Personal: Thema in den Gesprächen mit Betroffenen ist auch immer wieder die Personalsituation. Ein ehemaliger Mitarbeiter sagt: „Zwei Drittel des Personals sind verschwunden.“ Die Frau eines früheren Bewohners meint: „In der Tagespflege ist nur noch eine Kraft.“ Und eine Mitarbeiterin sagt: „Im ambulanten System wurde der Nachtdienst von zwei auf einen reduziert.“ Im ambulanten Bereich sei nicht vorgeschrieben, wie viele Nachtdienste man haben müsse. Laut Horst Wiesent gibt der Personalschlüssel vor, dass mindestens drei Mitarbeiter in der Tagespflege da sein müssen. Das werde auch eingehalten. „Warum heißt es dann, es ist kein Personal da? Wie kann das sein?“, fragt Wiesent. Dass im ambulanten Nachtdienst — dieser betreut die Bewohner nachts — von zwei auf eine Kraft reduziert wurde, stimmt nach Aussagen Wiesents. „Die hatten früher aber 66 Menschen, jetzt haben sie noch 40.“ Leiter Rox fügt hinzu, dass auch bei stationären Einrichtungen für 50 Personen nur eine Kraft da ist, „das regelt das Gesetz so.“

INFO: Alle Personen, mit denen wir sprachen, wollen anonym bleiben – aus Angst vor Folgen, die eine Namensnennung haben könnten.

Preisvergleich

Die Preise für die Altersplätze für Senioren sind nur bedingt vergleichbar, denn Senivita hat durch sein Modell der individuellen und bedarfsentsprechenden Zubuchungen und extra bezahlten Leistungen eine eigene Preis-Nische. Nichtsdestotrotz müssen auch betroffene Senioren und ihre Angehörigen auf ihr Konto sehen und entsprechende Vergleiche zwischen den Angeboten in Pegnitz und Auerbach ziehen können. Die Preise hängen jeweils von der Pflegestufe und dem daran anhängigen Bedarf ab — daher variieren sie und sind alle, abhängig von der jeweiligen Stufe, bezuschusst von den Pflegekassen.

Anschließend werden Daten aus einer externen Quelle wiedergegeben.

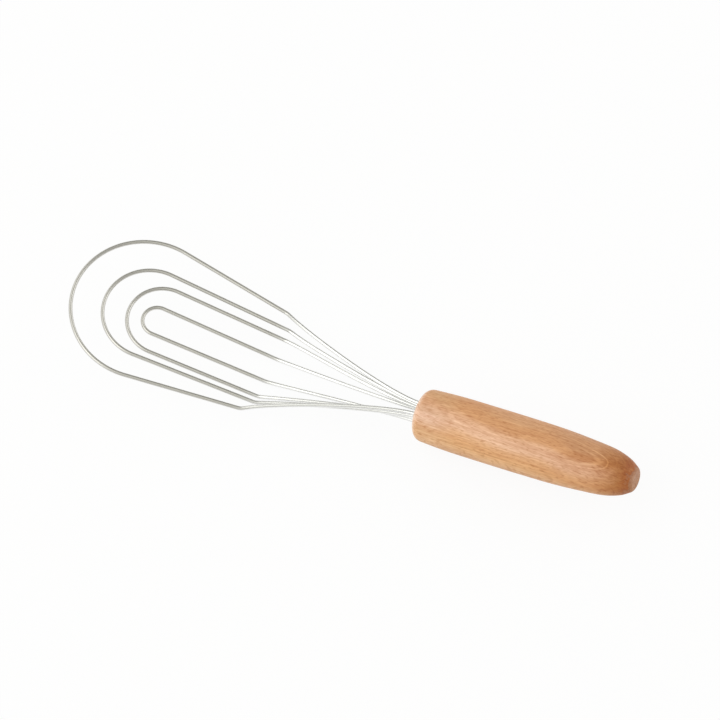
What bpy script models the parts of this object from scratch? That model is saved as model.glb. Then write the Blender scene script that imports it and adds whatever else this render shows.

Vor diesen Zuschüssen setzt sich im Heim von Senivita in Pegnitz der Insgesamt-Preis für Selbstzahler inklusive Miete aus der Apartmentmiete pro Quadratmeter plus Grundservicepauschale sowie den Extra-Leistungen zusammen (wir berichteten): In der Pflegestufe null liegt der Preis zwischen 901,69 und 1893,95 Euro. In der Pflegestufe 1 zwischen 967,08 und 1742,25 Euro. Die Kosten für einen Betreuungsplatz in Pflegestufe 2 belaufen sich zwischen 850,58 und 2156,70 Euro. In Pflegestufe 3 beginnt der Preisrahmen bei 905,60 und kann sich im Einzelfall auch auf 1364,40 Euro belaufen. Zum 1. März sind die Beiträge im Auerbacher St.-Hedwig-Heim erhöht worden: Statt 1345 Euro Zuzahlung in Pflegestufe 3 sind es künftig 1895 Euro. Die Anpassung der Preise Anfang Februar, seien nötig geworden, weil die Personal- und Sachkosten sowie die Verbesserung des Personalschlüssels angepasst werden mussten. Weil also insgesamt die Pflegesätze zum März stiegen, erhöhte sich der Eigenanteil jedes Bewohners in Auerbach.

Im Jakobushof Auerbach, der 50 Senioren ein Zuhause bietet, liegt der Preis in der Pflegestufe 0 zwischen 1737,90 und 1785,90 Euro. In der Pflegestufe 1 belaufen sich die Kosten zwischen 2285,70 und 2372,70 Euro und in Pflegestufe 2 zwischen 2616,90 und 2664,90 Euro. In Stufe 3 kostet der Heimplatz zwischen 2865,60 und 2913,60 Euro. Im evangelischen Brigittenheim in Pegnitz liegen die Preise pro Monat mit 30 Tagen ohne Zuschuss der Pflegekasse in der Pflegestufe 0 bei 2000,00 Euro, in der Pflegestufe 1 bei 2695,00 Euro, in Pflegestufe 2 liegen die Kosten bei 3115,00 Euro und in der Stufe 3 bei 3425,00 Euro. Im Brigittenheim und in St. Hedwig gelten die Preise für stationäre Pflege samt Miete. In St. Elisabeth in Pegnitz, das die Senivita GmbH betreibt, gelten die Kosten für Miete sowie Tagespflege.